Challenge your students to think about how the food we eat travels from its source to our plates. Many students don’t look past the grocery aisle or restaurant when they think about where food comes from, if they think about it at all. In this activity, students are challenged to discover the origins of their food and investigate the extensive transportation systems that facilitate food delivery to consumers around the world. Students also examine the pros and cons of consuming both locally grown or harvested foods and non-local foods, while exploring issues of environmental sustainability.
- Think about how food is produced and how it gets to your community
- Comprehend the role of economics in the raising, harvesting, shipping and selling of food; understand how your choices as a consumer affect these markets
- Understand how human actions can impact the environment
- Utilize an array of mathematical concepts in a "real-life" context
National Standards Addressed
- Understand that effective decision-making requires comparing the costs of alternatives with the benefits and that most choices involve doing a little more or a little less of something; few choices are all-or-nothing decisions
- Understand that markets exist when buyers and sellers interact. This interaction determines the allocation of goods and resources
- Compare and contrast regions, e.g., climate and types of food that can be cultivated in a particular location
- Use mathematical models to represent and understand quantitative relationships
- Solve problems that arise inside and outside of mathematical contexts
- Communicate mathematical concepts and ideas to others clearly and coherently
- Discuss the types of food students commonly eat. Ask them if they know where those foods come from. Bring up the many facets of food origins. Which animal or plant does each food come from? Where and how is the food harvested or grown?

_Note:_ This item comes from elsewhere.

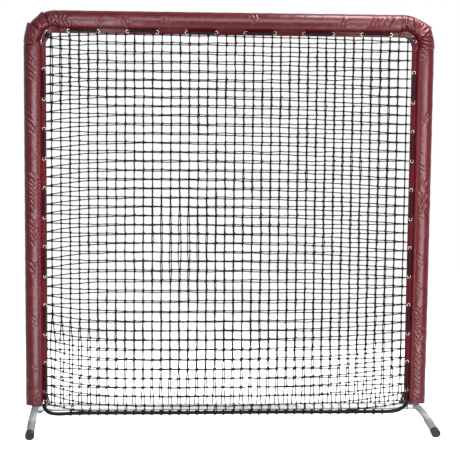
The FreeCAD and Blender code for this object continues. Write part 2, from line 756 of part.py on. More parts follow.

- Choose a common food, such as table grapes, and ask the students to track its source. The source of grapes changes, depending on the season. Between July and December, most table grapes sold in North America come from California. However, between January and June, most table grapes come from Chile. On a world map, label your school’s location and the food’s points of origin (for grapes, use Watsonville, California and Santiago, Chile).
- Explain that transporting foods such as grapes to your community is a complex process and that each step adds hidden costs (the burning of petroleum to transport the food, the creation of air pollutants, etc). Compile a list of different types of transports involved in moving food from its point of origin to your community (air, rail, truck). Find out the approximate mileage the food travels with each type of transport. Explain that the different types of transport require different amounts of petroleum and other resources.
- Locally grown foods benefit both people and the environment in many ways, but consuming foods from distant places can have its advantages. Help students weigh the pros and cons of both locally and non-locally grown foods. Ask students to consider in which instances the pros might outweigh the cons, and vice versa, and when this would affect their choices as consumers.
- Discuss the important role of consumers. As consumers, your preferences and choices can influence the items that stores and restaurants carry. If customers demand certain imported items, retail outlets will try to carry those items. If customers request locally grown items, stores and restaurants will try to fulfill those requests as well. Being an informed consumer is important, not only because it helps you make good choices for your own nutritional needs, but also because your shopping and consumption patterns are one of the strongest ways to voice your opinions and put your values into action.
Challenge students to continuously think about how the food they consume reaches their plates. Does thinking about the source of their food make them want to change any of their eating habits? Following are some ways for students to take what they have learned and put it into concrete action:
Educate the Public
Have students develop educational materials about what they have learned regarding geographical sources of food and transportation to the consumer. Some ideas include:
- Create a flow chart or a set of posters depicting the different stages of transportation used to get the food to your plate. You can also include information about the mileage logged during the different stages of transportation.
- Create a “travel diary” for the food. Have students write the diary in a first-person narrative in the voice of the food, e.g., a bunch of grapes. Have the food explain where it is grown and describe its journey from the farm to someone’s table.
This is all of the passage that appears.